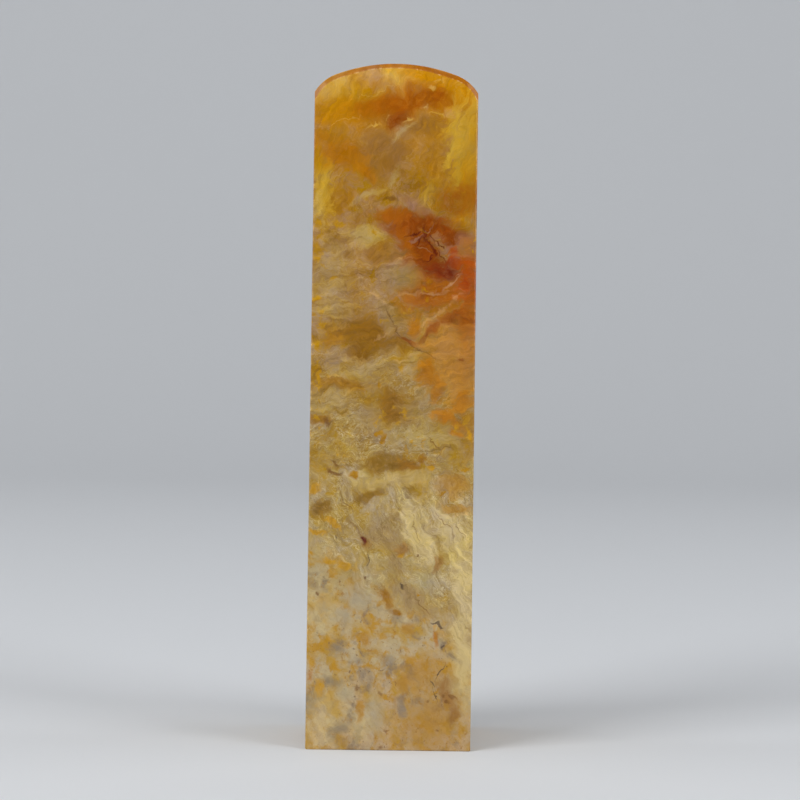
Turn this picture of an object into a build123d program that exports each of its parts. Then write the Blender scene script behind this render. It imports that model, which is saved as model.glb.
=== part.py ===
from build123d import *
import os
from math import asin, atan, cos, degrees, radians, sin, tan

# The block of stone: a tall square column that narrows a little towards its crown
height = 103.5
base_width = 25.0
base_depth = 25.0
side_lean = 0.25
arris_radius = 0.3
base_rounding = 0.2

# The crown: a shallow barrel vault that runs from front to back
crown_radius = 25.6
shoulder_radius = 6.4
shoulder_slope = 58.5
shoulder_run_on = 4
arch_bevel = 0.62

# The printing face: a raised border round four squared spirals, cut in relief
border_width = 1.6
line_width = 1.1
relief_depth = 0.9
spiral_steps = 4

# How far the tools that shape the stone reach past its faces
cut_margin = 0.5

# A rounding at the foot stays inside the rounding of the corners
foot_share = 0.9

top_width = base_width - 2 * side_lean
top_depth = base_depth - 2 * side_lean


def crown_outline(inset):
    """The front view of the crown and all below it, with the crown drawn in by the inset.

    One wide arc over the middle runs smoothly into a tighter arc at each shoulder. The tight
    arc runs on a little past the side of the block, and a straight line leads on from it."""
    shoulder_x = top_width / 2 - shoulder_radius * sin(radians(shoulder_slope))
    join = asin(shoulder_x / (crown_radius - shoulder_radius))
    crown_z = height - crown_radius
    shoulder_z = crown_z + (crown_radius - shoulder_radius) * cos(join)
    join_angle = degrees(join)
    end_angle = shoulder_slope + shoulder_run_on
    sweep = end_angle - join_angle
    wide = crown_radius - inset
    tight = shoulder_radius - inset
    end_x = shoulder_x + tight * sin(radians(end_angle))
    end_z = shoulder_z + tight * cos(radians(end_angle))
    side_x = base_width / 2 + cut_margin
    side_z = end_z - (side_x - end_x) * tan(radians(end_angle))
    foot_z = -cut_margin
    over = CenterArc((0, crown_z), wide, 90 - join_angle, 2 * join_angle)
    right = CenterArc((shoulder_x, shoulder_z), tight, 90 - end_angle, sweep)
    left = CenterArc((-shoulder_x, shoulder_z), tight, 90 + join_angle, sweep)
    below = Polyline(
        (-end_x, end_z),
        (-side_x, side_z),
        (-side_x, foot_z),
        (side_x, foot_z),
        (side_x, side_z),
        (end_x, end_z),
    )
    return make_face(over + right + left + below)


def crown_form():
    """The vault carried from front to back, with a bevel of equal legs along both arches."""
    full_y = top_depth / 2 - arch_bevel
    outer_y = base_depth / 2 + cut_margin
    full_outline = crown_outline(0)
    outer_outline = crown_outline(outer_y - full_y)
    vault = extrude(Plane.XZ * full_outline, full_y, both=True)
    for side in (-1, 1):
        inner = Plane.XZ.offset(side * full_y) * full_outline
        outer = Plane.XZ.offset(side * outer_y) * outer_outline
        vault += loft([inner, outer], ruled=True)
    return vault


def block():
    """The column with its upright arrises and the edge of its foot rounded."""
    lean_angle = degrees(atan(side_lean / height))
    column = extrude(Rectangle(base_width, base_depth), height, taper=lean_angle)
    column = fillet(column.edges().filter_by(GeomType.LINE).group_by(Axis.Z)[1], arris_radius)
    foot = column.faces().sort_by(Axis.Z)[0]
    return fillet(foot.edges(), min(base_rounding, foot_share * arris_radius))


def spiral_path(groove_x, groove_y, field_x, field_y):
    """The middle line of one squared spiral, from the corner of the field inwards.

    A step is one line and one groove wide. The first three runs are equally long, and each
    run after them is one step shorter than the run two before it."""
    step_x = line_width + groove_x
    step_y = line_width + groove_y
    start_x = -field_x + groove_x + line_width / 2
    start_y = -field_y + groove_y + line_width / 2
    runs = [spiral_steps]
    for steps in range(spiral_steps, 0, -1):
        runs += [steps, steps]
    column, row = 0, 0
    points = [(start_x, start_y)]
    for turn, steps in enumerate(runs):
        along_x, along_y = ((1, 0), (0, 1), (-1, 0), (0, -1))[turn % 4]
        column += along_x * steps
        row += along_y * steps
        points.append((start_x + column * step_x, start_y + row * step_y))
    return Polyline(*points)


def sunk_ground():
    """The ground between the raised lines, which is cut away to leave them standing."""
    field_x = base_width / 2 - border_width
    field_y = base_depth / 2 - border_width
    lines = spiral_steps + 1
    grooves = lines + 0.5
    groove_x = (field_x - lines * line_width) / grooves
    groove_y = (field_y - lines * line_width) / grooves
    spiral = trace(spiral_path(groove_x, groove_y, field_x, field_y), line_width)
    pair = spiral + mirror(spiral, about=Plane.YZ)
    fret = pair + mirror(pair, about=Plane.XZ)
    return extrude(Rectangle(2 * field_x, 2 * field_y) - fret, relief_depth)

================

Description of the task - Write out the full listing exactly as given.

Reply to the exercise -
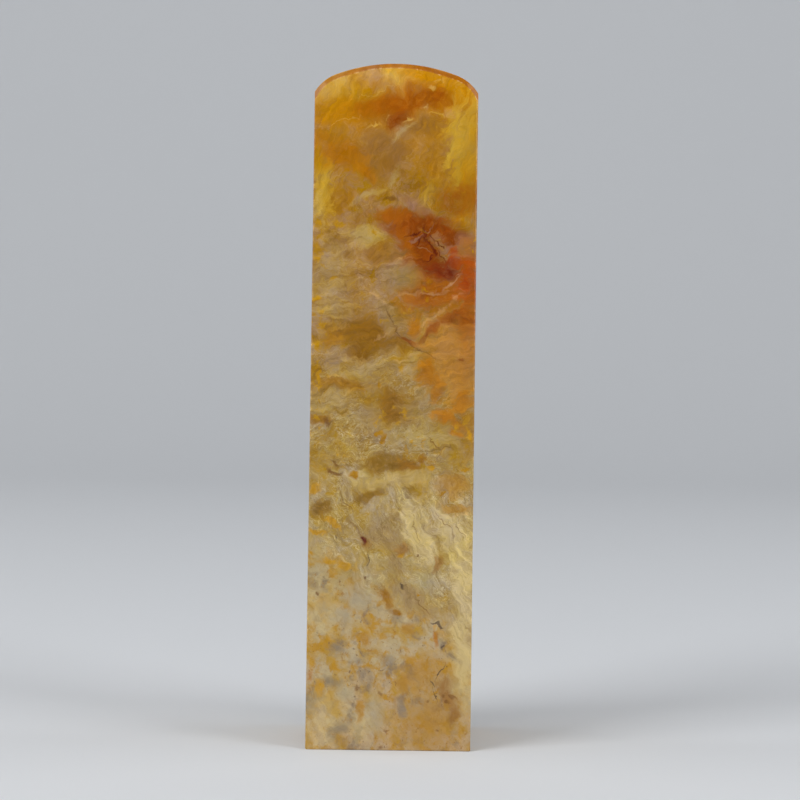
Turn this picture of an object into a build123d program that exports each of its parts. Then write the Blender scene script behind this render. It imports that model, which is saved as model.glb.
=== part.py ===
from build123d import *
import os
from math import asin, atan, cos, degrees, radians, sin, tan

# The block of stone: a tall square column that narrows a little towards its crown
height = 103.5
base_width = 25.0
base_depth = 25.0
side_lean = 0.25
arris_radius = 0.3
base_rounding = 0.2

# The crown: a shallow barrel vault that runs from front to back
crown_radius = 25.6
shoulder_radius = 6.4
shoulder_slope = 58.5
shoulder_run_on = 4
arch_bevel = 0.62

# The printing face: a raised border round four squared spirals, cut in relief
border_width = 1.6
line_width = 1.1
relief_depth = 0.9
spiral_steps = 4

# How far the tools that shape the stone reach past its faces
cut_margin = 0.5

# A rounding at the foot stays inside the rounding of the corners
foot_share = 0.9

top_width = base_width - 2 * side_lean
top_depth = base_depth - 2 * side_lean


def crown_outline(inset):
    """The front view of the crown and all below it, with the crown drawn in by the inset.

    One wide arc over the middle runs smoothly into a tighter arc at each shoulder. The tight
    arc runs on a little past the side of the block, and a straight line leads on from it."""
    shoulder_x = top_width / 2 - shoulder_radius * sin(radians(shoulder_slope))
    join = asin(shoulder_x / (crown_radius - shoulder_radius))
    crown_z = height - crown_radius
    shoulder_z = crown_z + (crown_radius - shoulder_radius) * cos(join)
    join_angle = degrees(join)
    end_angle = shoulder_slope + shoulder_run_on
    sweep = end_angle - join_angle
    wide = crown_radius - inset
    tight = shoulder_radius - inset
    end_x = shoulder_x + tight * sin(radians(end_angle))
    end_z = shoulder_z + tight * cos(radians(end_angle))
    side_x = base_width / 2 + cut_margin
    side_z = end_z - (side_x - end_x) * tan(radians(end_angle))
    foot_z = -cut_margin
    over = CenterArc((0, crown_z), wide, 90 - join_angle, 2 * join_angle)
    right = CenterArc((shoulder_x, shoulder_z), tight, 90 - end_angle, sweep)
    left = CenterArc((-shoulder_x, shoulder_z), tight, 90 + join_angle, sweep)
    below = Polyline(
        (-end_x, end_z),
        (-side_x, side_z),
        (-side_x, foot_z),
        (side_x, foot_z),
        (side_x, side_z),
        (end_x, end_z),
    )
    return make_face(over + right + left + below)


def crown_form():
    """The vault carried from front to back, with a bevel of equal legs along both arches."""
    full_y = top_depth / 2 - arch_bevel
    outer_y = base_depth / 2 + cut_margin
    full_outline = crown_outline(0)
    outer_outline = crown_outline(outer_y - full_y)
    vault = extrude(Plane.XZ * full_outline, full_y, both=True)
    for side in (-1, 1):
        inner = Plane.XZ.offset(side * full_y) * full_outline
        outer = Plane.XZ.offset(side * outer_y) * outer_outline
        vault += loft([inner, outer], ruled=True)
    return vault


def block():
    """The column with its upright arrises and the edge of its foot rounded."""
    lean_angle = degrees(atan(side_lean / height))
    column = extrude(Rectangle(base_width, base_depth), height, taper=lean_angle)
    column = fillet(column.edges().filter_by(GeomType.LINE).group_by(Axis.Z)[1], arris_radius)
    foot = column.faces().sort_by(Axis.Z)[0]
    return fillet(foot.edges(), min(base_rounding, foot_share * arris_radius))


def spiral_path(groove_x, groove_y, field_x, field_y):
    """The middle line of one squared spiral, from the corner of the field inwards.

    A step is one line and one groove wide. The first three runs are equally long, and each
    run after them is one step shorter than the run two before it."""
    step_x = line_width + groove_x
    step_y = line_width + groove_y
    start_x = -field_x + groove_x + line_width / 2
    start_y = -field_y + groove_y + line_width / 2
    runs = [spiral_steps]
    for steps in range(spiral_steps, 0, -1):
        runs += [steps, steps]
    column, row = 0, 0
    points = [(start_x, start_y)]
    for turn, steps in enumerate(runs):
        along_x, along_y = ((1, 0), (0, 1), (-1, 0), (0, -1))[turn % 4]
        column += along_x * steps
        row += along_y * steps
        points.append((start_x + column * step_x, start_y + row * step_y))
    return Polyline(*points)


def sunk_ground():
    """The ground between the raised lines, which is cut away to leave them standing."""
    field_x = base_width / 2 - border_width
    field_y = base_depth / 2 - border_width
    lines = spiral_steps + 1
    grooves = lines + 0.5
    groove_x = (field_x - lines * line_width) / grooves
    groove_y = (field_y - lines * line_width) / grooves
    spiral = trace(spiral_path(groove_x, groove_y, field_x, field_y), line_width)
    pair = spiral + mirror(spiral, about=Plane.YZ)
    fret = pair + mirror(pair, about=Plane.XZ)
    return extrude(Rectangle(2 * field_x, 2 * field_y) - fret, relief_depth)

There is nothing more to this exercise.